A Deathrite Shaman on turn 1 is actually a catastrophe for most Reanimator variants maindeck. It does everything! Kills flashbacks, counterspells Unburial Rites, and prevents progressive stockpiling of future assets all while printing value.

Not only does this card hand you at least two turns (provided you untap with it once), but it forces the opponent to play fair where you might have a decided speed advantage (especially once you consider life point differential / racing factors).

Grafdigger’s Cage

This card is very similar to Rest in Peace [against Reanimator] but lacks its Tormod’s Crypt like emptying upside.

Against a prepared opponent (i.e., in a sideboarded game) you would be lucky to net more than two turns; against a lucky one? Perhaps one. The upside to this card is its speed and universality (and maybe the opponent left their removal in the sideboard). Elsewise, a little better than Duress level in terms of time bought.

Beckon Apparition and Cremate

I actually have these cards as gaining value because 1) no one ever plays around them and 2) Snapcaster Mage.

You will usually get a turn out of one, but a turn with substantial value in all likelihood—and you might do something really dramatic. Taking out the target on an Unburial Rites while the opponent spends the Unburial Rites and four+ mana is a big game even if we only call it “a turn.”

Drawing cards and synergy with Snapcaster Mage can drive you to your next turn-taxing card or even help put the opponent on a clock.

Tormod’s Crypt

I wanted to finish on this card—this zero—that very few people are talking about. I think it is the most underplayed of them all. It has much of the force of a Rest in Peace and can steal mana like a Cremate. Also, costs zero to play and can be played in any deck.

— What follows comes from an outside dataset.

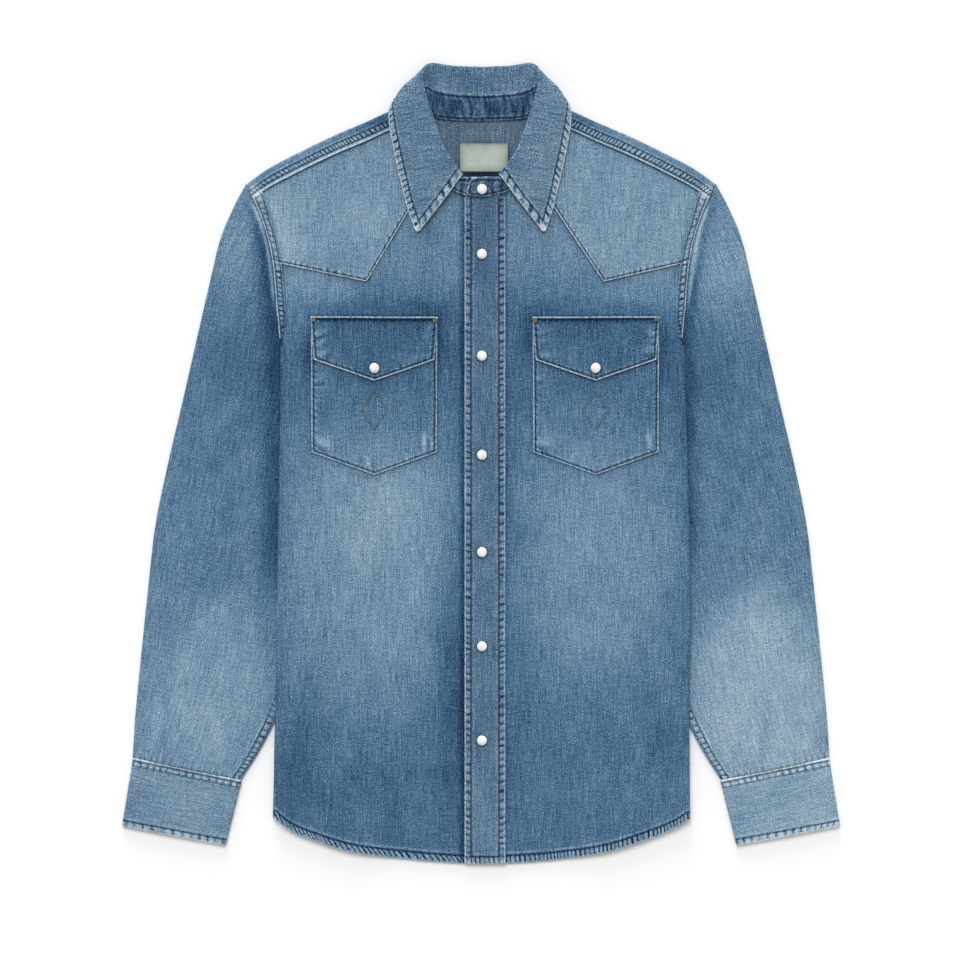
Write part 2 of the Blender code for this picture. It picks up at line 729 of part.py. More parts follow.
def collar_point(column, station):
    """A column of the collar at a station, from 0 at the middle of the back to the front edge."""
    keys = list(range(len(COLLAR)))
    values = zip(*(row[column] for row in COLLAR))
    return tuple(flow(keys, line, station) for line in values)


def collar_stations():
    count = (len(COLLAR) - 1) * COLLAR_STEPS
    return [i / COLLAR_STEPS for i in range(count + 1)]


def mirrored(rows_at):
    """Rows for the whole collar, from the right front round the back to the left front."""
    stations = collar_stations()
    right = [rows_at(station, -1) for station in reversed(stations[1:])]
    return right + [rows_at(station, 1) for station in stations]


def leaf_row(station, side):
    """Across the leaf: from its seam, round the roll, and over to its hem."""
    seam, roll, bow, edge = (collar_point(name, station) for name in ("seam", "roll", "bow", "edge"))
    path = [seam, *roll_arc(roll, station), bow, edge]
    keys = [0.0]
    for a, b in zip(path, path[1:]):
        keys.append(keys[-1] + math.dist(a, b))
    samples = keys[:-2]
    for low, high in zip(keys[-3:], keys[-2:]):
        samples += [low + (high - low) * (step + 1) / LEAF_HALFWAY for step in range(LEAF_HALFWAY)]
    row = []
    for at in samples:
        x, y, z = (flow(keys, [point[axis] for point in path], at) for axis in range(3))
        row.append((side * x, y, z))
    return row


def roll_arc(tip, station):
    """Half a turn about the roll's middle, with the tip halfway along it."""
    away, lean = (math.radians(value) for value in collar_point("turns", station))
    points = []
    for step in range(ROLL_STEPS + 1):
        turn = lean + math.pi / 2 - math.pi * step / ROLL_STEPS
        level = ROLL_RADIUS * (math.cos(turn) - math.cos(lean))
        raised = ROLL_RADIUS * (math.sin(turn) - math.sin(lean))
        x, y, z = tip
        points.append((x + level * math.cos(away), y + level * math.sin(away), z + raised))
    return points


def stand_row(station, side):
    neck = collar_point("neck", station)
    seam = collar_point("seam", station)
    clear = 1 - STAND_CLEARANCE * ease(1 - abs(station - STAND_TURN) / 2)
    clear -= FRONT_CLEARANCE * ease((station - STAND_TURN) / 2 + 1)
    points = [mix(neck, seam, share * clear) for share in STAND_HEIGHTS]
    return [(side * x, y, z) for x, y, z in points]


def stand_end_rows(name):
    rows = []
    for end in STAND_END[name]:
        foot, top = end["foot"], end["top"]
        rows.append([(end["x"], foot + (top - foot) * share, end["z"]) for share in STAND_HEIGHTS])
    return rows


def make_collar():
    cloth("collar_leaf", (mirrored(leaf_row),), DOUBLE, pale_indigo)
    band = stand_end_rows("right")[::-1] + mirrored(stand_row) + stand_end_rows("left")
    cloth("collar_stand", (band,), DOUBLE, dark_indigo, even_wall=False)


def make_label():
    half_width, half_height = LABEL["width"] / 2, LABEL["height"] / 2
    rows = []
    for y in (LABEL["y"] - half_height, LABEL["y"] + half_height):
        rows.append([(LABEL["x"] + side * half_width, y, LABEL["z"]) for side in (-1, 1)])
    cloth("neck_label", (rows,), LABEL["thick"], label_green)


# ---------------------------------------------------------------- snaps


def make_snap(name, x, y, height, lift):
    """A pearl cap, turned from its profile and closed at the middle, seated square on the cloth."""
    shape = bmesh.new()
    points = [*SNAP_PROFILE, (0.0, SNAP_TOP)]
    foot = shape.verts.new((0, 0, 0))
    verts = [shape.verts.new((radius * MM, 0, height * MM)) for radius, height in points]
    chain = [foot, *verts]
    edges = [shape.edges.new(pair) for pair in zip(chain, chain[1:])]
    bmesh.ops.spin(
        shape, geom=chain + edges, cent=(0, 0, 0), axis=(0, 0, 1),
        angle=2 * math.pi, steps=SNAP_STEPS, use_merge=True,
    )
    bmesh.ops.remove_doubles(shape, verts=shape.verts, dist=0.01 * MM)
    bmesh.ops.recalc_face_normals(shape, faces=shape.faces)
    mesh = bpy.data.meshes.new(name)
    shape.to_mesh(mesh)
    shape.free()
    mesh.shade_smooth()
    made = add_object(name, mesh, pearl)
    reach = SNAP_PROFILE[0][0]
    slope_x = (height(x + reach, y) - height(x - reach, y)) / (2 * reach)
    slope_y = (height(x, y + reach) - height(x, y - reach)) / (2 * reach)
    normal = mathutils.Vector((-slope_x, -slope_y, 1)).normalized()
    seat = mathutils.Vector((x, y, height(x, y))) + normal * lift
    made.rotation_euler = mathutils.Vector((0, 0, 1)).rotation_difference(normal).to_euler()
    made.location = seat * MM


def make_snaps():
    on_cloth = DENIM / 2 + 2 * SEAM
    for number, y in enumerate(SNAP_HEIGHTS, start=1):
        make_snap(f"snap_placket_{number}", SNAP_X, y, on_front_z, on_cloth)
    make_snap("snap_stand", SNAP_X, STAND_SNAP_Y, lambda x, y: STAND_END["left"][0]["z"], DOUBLE / 2 + SEAM)
    for name, side in SIDES.items():
        make_snap("snap_flap_" + name, CENTRE_FRONT + side * POCKET_OUT, FLAP_SNAP_Y, on_pocket_z, on_cloth)


# ---------------------------------------------------------------- the shirt

for old in list(bpy.data.objects):
    bpy.data.objects.remove(old)
shirt = bpy.data.collections.new("denim_shirt")
bpy.context.scene.collection.children.link(shirt)

indigo = material("indigo_denim", INDIGO, 0.9)
pale_indigo = material("pale_indigo_denim", PALE_INDIGO, 0.9)
dark_indigo = material("dark_indigo_denim", DARK_INDIGO, 0.9)
label_green = material("label_cloth", LABEL_GREEN, 0.8)
pearl = material("pearl", PEARL, 0.2)

make_back()
make_back_yoke()
make_fronts()
make_front_yokes()
make_shoulder_bands()
make_armhole_bands()
make_placket()
make_pockets()
make_sleeves()
make_cuffs()
make_collar()
make_label()
make_snaps()
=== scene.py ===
"""The looks of the denim western shirt, laid flat, around its CAD frame.

Tables and heights are in millimetres, as in the CAD source, and meshes in metres. Each piece of
cloth is a fine grid over the same curves as its CAD solid, puckered along its seams and creased,
then closed into a thin shell. Its vertices carry what the denim's material reads: "tone" (how
washed it is, as display brightness), "pucker" (worn ripples along a seam), "edge", "groove" and
"row" (distances from an edge, from the stitches beside it and from another row), "phase" and
"ladder" (where a seam's short folds lie and how strong they are), "inside" (1 on the wrong side
of the cloth) and "grain" (place along the weave).
"""

import bpy
import numpy as np
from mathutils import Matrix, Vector


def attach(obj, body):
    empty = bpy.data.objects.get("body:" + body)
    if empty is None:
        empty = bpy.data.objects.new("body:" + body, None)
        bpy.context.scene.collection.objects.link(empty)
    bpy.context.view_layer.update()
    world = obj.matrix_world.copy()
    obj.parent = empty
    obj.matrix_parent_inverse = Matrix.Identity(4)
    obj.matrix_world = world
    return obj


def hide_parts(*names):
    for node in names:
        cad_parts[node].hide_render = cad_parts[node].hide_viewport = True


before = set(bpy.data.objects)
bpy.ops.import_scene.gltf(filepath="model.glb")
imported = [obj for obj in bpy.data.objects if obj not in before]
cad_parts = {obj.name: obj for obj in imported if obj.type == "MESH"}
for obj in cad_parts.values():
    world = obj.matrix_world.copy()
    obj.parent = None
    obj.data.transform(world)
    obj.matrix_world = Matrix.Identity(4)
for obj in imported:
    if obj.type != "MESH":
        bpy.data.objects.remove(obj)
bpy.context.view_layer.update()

MM = 0.001
SIDES = {"right": -1, "left": 1}

# ---- the CAD's sizes

DENIM = 1.2
DOUBLE = 1.6
ON_FLOOR = DENIM / 2
LAYER = 1.6
ON_PANEL = 1.8
SEAM = 0.3

CENTRE_FRONT = 4.0
UNDERARM_Y = 118.0
# Above it the body steps out onto the armhole over this run
ARMHOLE_RUN = 14.0
YOKE_SEAM_Y = 205.0
SIDE_SEAM_OUT = 137.0
SIDE_SEAM_Y = (-332.0, 106.0)
SIDE_FOOT_Y = -362.0
FOLD_RADIUS = 2.4
INNER_FOLD_RADIUS = 0.8
SIDE_RISE = 2 * LAYER + 0.4
SLEEVE_RISE = 3.7
SLEEVE_RISE_RUN = 50.0
SLEEVE_RISE_INSET = 12.0
RISE_OUT = (75.0, 135.0)
RISE_TOP_Y = 190.0

# The turned-under edge of the body: height, right, left
BODY_EDGE = np.array((
    (-352, 207.5, 208.5), (-235, 205.0, 207.8), (-140, 203.6, 209.2), (-48, 202.0, 207.5),
    (40, 200.5, 205.0), (118, 200.0, 203.0),
))
# The hem: x, y
HEM = np.array((
    (-208, -350), (-190, -365), (-166, -375), (-131, -386), (-83, -393), (-19, -398), (28, -398),
    (76, -394.5), (119, -388), (151, -379), (191, -363.5), (209, -352),
))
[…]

Like Rest in Peace, Tormod’s Crypt will sometimes make for a very big explosion. What is great about this card is that because it costs nothing, it doesn’t disrupt even a mana tight beatdown deck’s forward advancement.

I think you will get two turns out of this and never fewer than one extra turn. That is pretty dramatic for a zero.

What do you think the world would look like if everyone were jamming zero-cost Reanimator hate?